During this early period, Reno garnered the label, "Nevada's Sin City." Activities such as prostitution, gambling, prize fighting, quick marriages, and easy divorces brought to Reno a colorful array of people from all walks of life.  

When, in 1931, the Nevada legislature lowered the divorce residency period to six weeks and passed the Wide Open Gambling Law, Reno, then boasting a population of 18,500, was immediately thrust into the American consciousness as a destination where one could do things unthinkable at home. The rich and famous and average citizens came to buy what Reno was selling. 

Learning that it could profit from sin was a significant revelation for Nevada, since from the post-World War II years on, it has staked its economic livelihood on casino gaming and tourism, which developed and flourished on the heels of the divorce trade. Legal gambling, now a national institution, began in Reno as privately held-often mob-owned-gambling halls, but in the 1960s, Reno gambling started going corporate, and the gambling halls changed into large hotel-casinos.

Reno's Namesake, Union General Jesse Lee Reno, died in 1862 during a South Mountain, Maryland battle. This statue of General Reno was erected on Memorial Day 2006 in Powning Park, near the Pioneer Center for the Performing Arts.
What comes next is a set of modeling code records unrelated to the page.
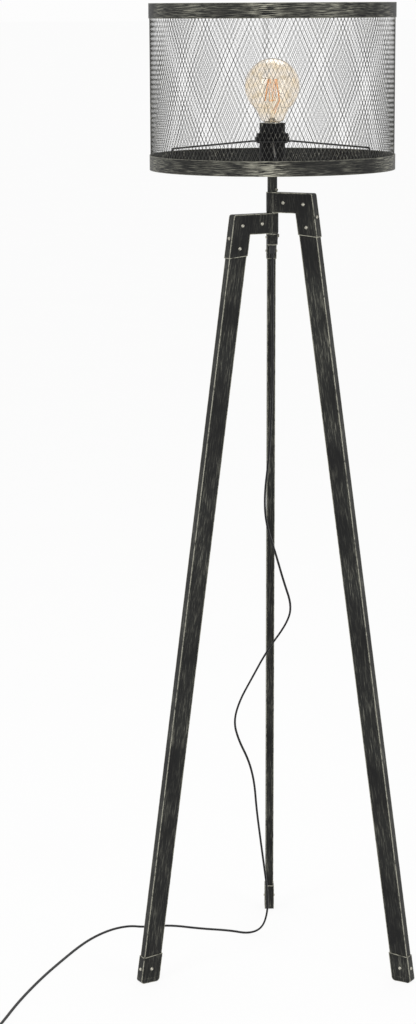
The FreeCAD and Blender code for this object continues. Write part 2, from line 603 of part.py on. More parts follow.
def make_shoe(top_z):
    shell = plate([(leg_inner(top_z, 0) - SKIN, 0), (leg_outer(top_z, 0) + SKIN, 0),
                   (leg_outer(top_z, SHOE_OUTER_TOP) + SKIN, SHOE_OUTER_TOP),
                   (leg_inner(top_z, SHOE_INNER_TOP) - SKIN, SHOE_INNER_TOP)], BRACKET_THICK)
    shell = round_corner(shell, leg_inner(top_z, 0) - SKIN, 0, SHOE_INNER_ROUND)
    shell = round_corner(shell, leg_outer(top_z, 0) + SKIN, 0, SHOE_OUTER_ROUND)
    fit = SEAT_FIT / math.cos(TILT)
    room = plate(leg_outline(top_z, SHOE_FLOOR, SHOE_INNER_TOP + CUT_THROUGH, fit), LEG_THICK + 2 * SEAT_FIT)
    return shell.cut(room)


def make_leg(name):
    top_z, azimuth = BRACKET_TOPS[name], LEG_AZIMUTHS[name]
    screws = REAR_ARM_SCREWS if name == "rear" else ARM_SCREWS
    side_z = top_z - (REAR_SIDE_SCREW_DEPTH if name == "rear" else SIDE_SCREW_DEPTH)
    arm_screws = [(r, top_z - depth, True) for r, depth in screws]
    arm_side = (leg_outer(top_z, side_z) + SKIN, side_z, False)
    shoe_mid = (leg_inner(top_z, SHOE_SCREW_Z) + leg_outer(top_z, SHOE_SCREW_Z)) / 2
    shoe_screw = (shoe_mid, SHOE_SCREW_Z, True)
    shoe_side = (leg_outer(top_z, SHOE_SCREW_Z) + SKIN, SHOE_SCREW_Z, False)

    bracket = bored(make_bracket(name, top_z), arm_screws + [arm_side])
    leg = bored(make_leg_tube(top_z), arm_screws[1:] + [arm_side, shoe_screw, shoe_side])
    shoe = bored(make_shoe(top_z), [shoe_screw, shoe_side])
    if name == "rear":
        lock_z = top_z - LOCK_SCREW_DROP
        hole = bar(Vector(0, 0, lock_z), Vector(2 * SLEEVE_R, 0, lock_z), SHANK_R + SHANK_FIT)
        bracket = bracket.cut(turned(hole, -azimuth))
    save(name + "_bracket", turned(bracket, azimuth))
    save(name + "_leg", turned(leg, azimuth))
    save(name + "_shoe", turned(shoe, azimuth))
    rivets = [through_rivet(r, z, BRACKET_THICK) for r, z, _ in arm_screws]
    save(name + "_bracket_screws", *[turned(s, azimuth) for s in rivets + [side_screw(*arm_side[:2])]])
    shoe_set = [through_rivet(shoe_mid, SHOE_SCREW_Z, BRACKET_THICK), side_screw(*shoe_side[:2])]
    save(name + "_shoe_screws", *[turned(s, azimuth) for s in shoe_set])


def make_lock_screw():
    """Screw through the rear sleeve that clamps it to the stem, at the right-hand side."""
    z = BRACKET_TOPS["rear"] - LOCK_SCREW_DROP
    shank = bar(Vector(STEM_R, 0, z), Vector(REAR_SLEEVE_R, 0, z), SHANK_R)
    seat_x = math.sqrt(REAR_SLEEVE_R ** 2 - LOCK_SCREW_R ** 2)
    head = bar(Vector(seat_x, 0, z), Vector(REAR_SLEEVE_R + LOCK_SCREW_PROUD, 0, z), LOCK_SCREW_R)
    sleeve = rod(REAR_SLEEVE_R, z - SLEEVE_R, z + SLEEVE_R)
    save("lock_screw", shank.fuse(head.cut(sleeve)))


# ---- cord ---------------------------------------------------------------
def cord_path(points):
    """Straight runs joined by tangent arcs, each as large as its two runs allow."""
    points = [Vector(*p) for p in points]
    edges, radii, start = [], [], points[0]
    for before, corner, after in zip(points, points[1:], points[2:]):
        a, b = (corner - before), (after - corner)
        turn = a.getAngle(b)
        reach = 0.45 * min(a.Length, b.Length)
        radius = reach / math.tan(turn / 2)
        radii.append(radius)
        a.normalize()
        b.normalize()
        enter, leave = corner - a * reach, corner + b * reach
        inward = b - a
        inward.normalize()
        middle = corner + inward * (radius / math.cos(turn / 2) - radius)
        edges.append(Part.makeLine(start, enter))
        edges.append(Part.Arc(enter, middle, leave).toShape())
        start = leave
    edges.append(Part.makeLine(start, points[-1]))
    runs = [(q - p).Length for p, q in zip(points, points[1:])]
    print("runs %.0f to %.0f mm, radii %.0f to %.0f mm" % (min(runs), max(runs), min(radii), max(radii)))
    return Part.Wire(edges)


def sweep(path, start, heading):
    circle = Part.Wire(Part.makeCircle(CORD_R, start, heading))
    solid = path.makePipeShell([circle], True, False)
    expected = math.pi * CORD_R ** 2 * path.Length
    print("cord length %.0f mm, volume %.4f of section x length" % (path.Length, solid.Volume / expected))
    return solid


def biarc(p0, t0, p1, t1):
    """Two tangent arcs from p0 along t0 to p1 along t1."""
    v, t = p1 - p0, t0 + t1
    k = 2 * (1 - t0.dot(t1))
    vt = v.dot(t)
    d = (-vt + math.sqrt(vt * vt + k * v.dot(v))) / k
    middle = (p0 + p1 + (t0 - t1) * d) * 0.5
    return [one_arc(p0, t0, middle), one_arc(middle, None, p1, t1)]


def one_arc(start, tangent, end, end_tangent=None):
    """Arc through start and end with the tangent given at one of them."""
    if tangent is None:
        arc = one_arc(end, end_tangent * -1, start)
        return Part.Arc(arc.EndPoint, arc.value((arc.FirstParameter + arc.LastParameter) / 2), arc.StartPoint)
    chord = end - start
    half = chord.getAngle(tangent)
    side = tangent - chord * (tangent.dot(chord) / chord.dot(chord))
    side.normalize()
    bulge = chord.Length / 2 * math.tan(half / 2)
    return Part.Arc(start, (start + end) * 0.5 + side * bulge, end)


def coil_point(turn):
    """A point of the coil: in for half the turns, up a layer as it reverses, and out again."""
    half = COIL_TURNS / 2
    climb = min(max(turn - half + 0.25, 0.0), 0.5) * 2
    depth = min(turn, COIL_TURNS - turn)
    radius = COIL_OUTER_R - COIL_PITCH * min(depth, half - 0.25)
    angle = -2 * math.pi * turn
    lift = climb * climb * (3 - 2 * climb)
    return Vector(COIL_CENTRE.x + radius * math.cos(angle), COIL_CENTRE.y + radius * math.sin(angle),
                  FLOOR_Z + COIL_LAYER * lift)


def make_cord():
    """The free cord, its put-away coil, the switch on it and the plug."""
    run = cord_path(CORD_ROUTE)
    save("cord_run", sweep(run, Vector(*CORD_ROUTE[0]), Vector(0, 0, 1)))

    quarters = int(round(COIL_TURNS * 4))
    turns = [i / 4 for i in range(quarters + 1)]
    points = [coil_point(t) for t in turns]
    step = 0.01
    tangents = []
    for t in turns:
        along = coil_point(min(t + step, COIL_TURNS)) - coil_point(max(t - step, 0))
        along.normalize()
        tangents.append(along)
    tangents[0], tangents[-1] = Vector(0, -1, 0), Vector(0, 1, 0)
    inlet = points[0] + Vector(0, 2 * CORD_R - COIL_JOINT, 0)
    outlet = points[-1] + Vector(0, COIL_OUTLET, 0)
    edges = [Part.makeLine(inlet, points[0])]
    for i in range(quarters):
        edges += [arc.toShape() for arc in biarc(points[i], tangents[i], points[i + 1], tangents[i + 1])]
    edges.append(Part.makeLine(points[-1], outlet))
    path = Part.Wire(edges)
    save("cord_coil", sweep(path, inlet, Vector(0, -1, 0)))
    report_gap(path)
    print("whole cord %.0f mm" % (run.Length + path.Length + TAIL_LENGTH))
    return outlet


def report_gap(path):
    """Print the coil's least gap to itself, measured between points half a turn or more apart."""
    samples = path.discretize(600)
    apart = int(600 * 0.5 / COIL_TURNS)
    least = min((a - b).Length for i, a in enumerate(samples) for b in samples[i + apart:])
    print("least gap of the coil to itself %.2f mm" % (least - 2 * CORD_R))


def make_switch(outlet):
    """In-line press switch: a box with a square opening, and its sprung button."""
    x, y0 = outlet.x, outlet.y
    middle_y = y0 + SWITCH_LENGTH / 2

    def block(width, length, z_low, z_high):
        corner = Vector(x - width / 2, middle_y - length / 2, z_low)
        return Part.makeBox(width, length, z_high - z_low, corner)

    case = block(SWITCH_WIDTH, SWITCH_LENGTH, 0, SWITCH_HEIGHT)
    case = case.makeFillet(SWITCH_ROUND, [e for e in case.Edges if e.BoundBox.ZLength > SWITCH_HEIGHT / 2])
    rim = [e for e in case.Edges if e.BoundBox.ZMin > SWITCH_HEIGHT - 0.01]
    case = case.makeFillet(SWITCH_WALL, rim)
    room = block(SWITCH_WIDTH - 2 * SWITCH_WALL, SWITCH_LENGTH - 2 * SWITCH_END_WALL,
                 SWITCH_WALL, SWITCH_HEIGHT - SWITCH_WALL)
    hole = block(BUTTON_WIDTH + 2 * BUTTON_FIT, BUTTON_LENGTH + 2 * BUTTON_FIT,
                 SWITCH_HEIGHT / 2, 2 * SWITCH_HEIGHT)
    ports = bar(Vector(x, y0 - 1, outlet.z), Vector(x, y0 + SWITCH_LENGTH + 1, outlet.z), PORT_R)
    save("cord_switch_case", case.cut([room, hole, ports]))
    foot_z = SWITCH_HEIGHT - SWITCH_WALL - BUTTON_SKIRT
    button = block(BUTTON_WIDTH, BUTTON_LENGTH, foot_z, SWITCH_HEIGHT + BUTTON_PROUD)
    button = button.makeFillet(BUTTON_ROUND, [e for e in button.Edges if e.BoundBox.ZMin > SWITCH_HEIGHT])
    save("cord_switch_button", button)
    seat = block(BUTTON_WIDTH - SWITCH_WALL, BUTTON_LENGTH - SWITCH_WALL,
                 SWITCH_WALL, foot_z - BUTTON_TRAVEL - BUTTON_FIT)
    save("cord_switch_contacts", seat)


def make_tail_and_plug(outlet):
    tail_y = outlet.y + SWITCH_LENGTH
    plug_y = tail_y + TAIL_LENGTH
    save("cord_tail", bar(Vector(outlet.x, tail_y, outlet.z), Vector(outlet.x, plug_y, outlet.z), CORD_R))
    half, tail = PLUG_WIDTH / 2, PLUG_TAIL_WIDTH / 2
    outline = [(-tail, 0), (tail, 0), (half, PLUG_TAPER), (half, PLUG_LENGTH),
               (-half, PLUG_LENGTH), (-half, PLUG_TAPER)]
    corners = [Vector(outlet.x + dx, plug_y + dy, 0) for dx, dy in outline]
    body = Part.Face(Part.makePolygon(corners + corners[:1])).extrude(Vector(0, 0, PLUG_HEIGHT))
    long_edges = [e for e in body.Edges if e.BoundBox.ZLength < 0.01 and e.Length > PLUG_TAIL_WIDTH + 1]
    body = body.makeFillet(PLUG_ROUND, long_edges)
    save("plug_body", body)
    front_y = plug_y + PLUG_LENGTH
    pins = [bar(Vector(outlet.x + side * PIN_SPACING / 2, front_y, PLUG_HEIGHT / 2),
                Vector(outlet.x + side * PIN_SPACING / 2, front_y + PIN_LENGTH, PLUG_HEIGHT / 2), PIN_R)
            for side in (-1, 1)]
    save("plug_pins", *pins)


def main():
    os.makedirs(OUT_DIR, exist_ok=True)
    make_bands()
    make_mesh()
    make_carrier()
    insert_z, contact_z = make_lampholder()
    make_bulb(contact_z)
    make_stem(insert_z)
    for name in LEG_ORDER:
        make_leg(name)
    make_lock_screw()
    outlet = make_cord()
    make_switch(outlet)
    make_tail_and_plug(outlet)


main()
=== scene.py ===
# %% [markdown]
# # Tripod floor lamp with an expanded-metal drum shade
# The lamp's construction comes from a fixed frame: every piece is already at its real size and place.
# This lesson dresses that frame. It models what the frame leaves plain, which is the fine mesh of the
# shade and the rounded flex, and it gives every surface its finish.

# %% Load the frame
import math

import bpy
from mathutils import Matrix, Vector


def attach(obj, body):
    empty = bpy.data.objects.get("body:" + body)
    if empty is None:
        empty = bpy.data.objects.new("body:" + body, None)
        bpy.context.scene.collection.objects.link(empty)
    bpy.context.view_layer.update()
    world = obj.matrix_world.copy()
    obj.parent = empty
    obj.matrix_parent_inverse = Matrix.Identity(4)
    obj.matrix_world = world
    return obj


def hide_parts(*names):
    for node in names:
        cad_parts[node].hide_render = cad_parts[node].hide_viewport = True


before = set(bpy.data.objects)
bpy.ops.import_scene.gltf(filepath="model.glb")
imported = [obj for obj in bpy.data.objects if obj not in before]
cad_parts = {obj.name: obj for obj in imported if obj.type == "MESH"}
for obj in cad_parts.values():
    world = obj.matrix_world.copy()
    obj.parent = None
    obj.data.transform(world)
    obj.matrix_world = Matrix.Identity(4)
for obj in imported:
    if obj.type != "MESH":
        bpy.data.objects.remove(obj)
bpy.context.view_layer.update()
BODY = "stand_and_shade"
MM = 0.001

# %% [markdown]
# ## Colours and node helpers
# Colours are picked as the eye sees them, in sRGB hex, and a renderer adds light in linear values, so one
# function turns the first into the second. A second one adds a shader node with its settings and links in
# one call, so that a material reads as a list of its nodes. An input is named as Blender names its socket,
# or numbered where two sockets share a name.

# %% Colours and nodes
BLACK = (0, 0, 0, 1)
WHITE = (1, 1, 1, 1)


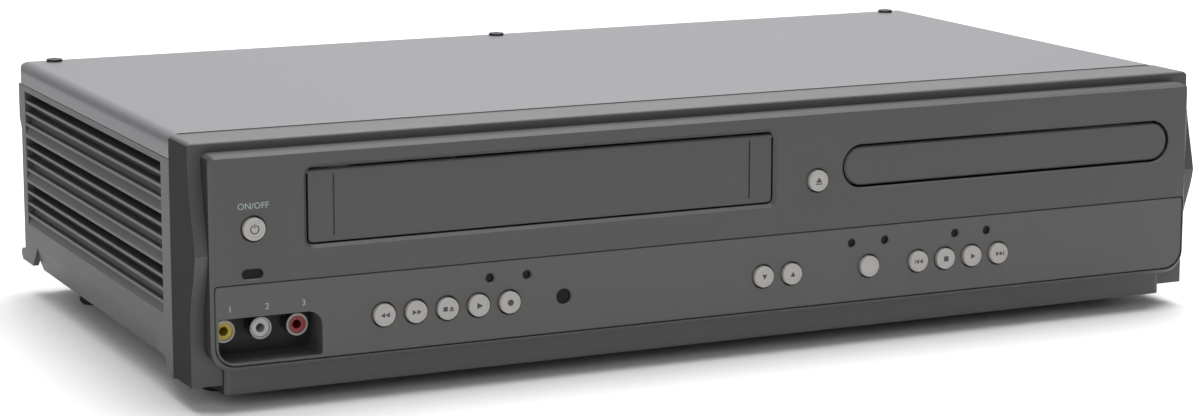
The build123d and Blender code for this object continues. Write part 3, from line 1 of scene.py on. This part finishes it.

Reno has always been a town of contrasts: cosmopolitan on the edge of the desert; the academy uphill from the gambling district. For decades, Reno was Nevada's economic, political, and population center until Las Vegas assumed that role in the 1960s. Despite the shift in the state's power base from north to south, during the latter half of the twentieth century Reno experienced phenomenal growth. 

With a 1960 population of 51,470, Reno created a more diversified economy that included increased manufacturing, tax-exempt warehousing, a broadened tourism market, and the attraction of retirees from California.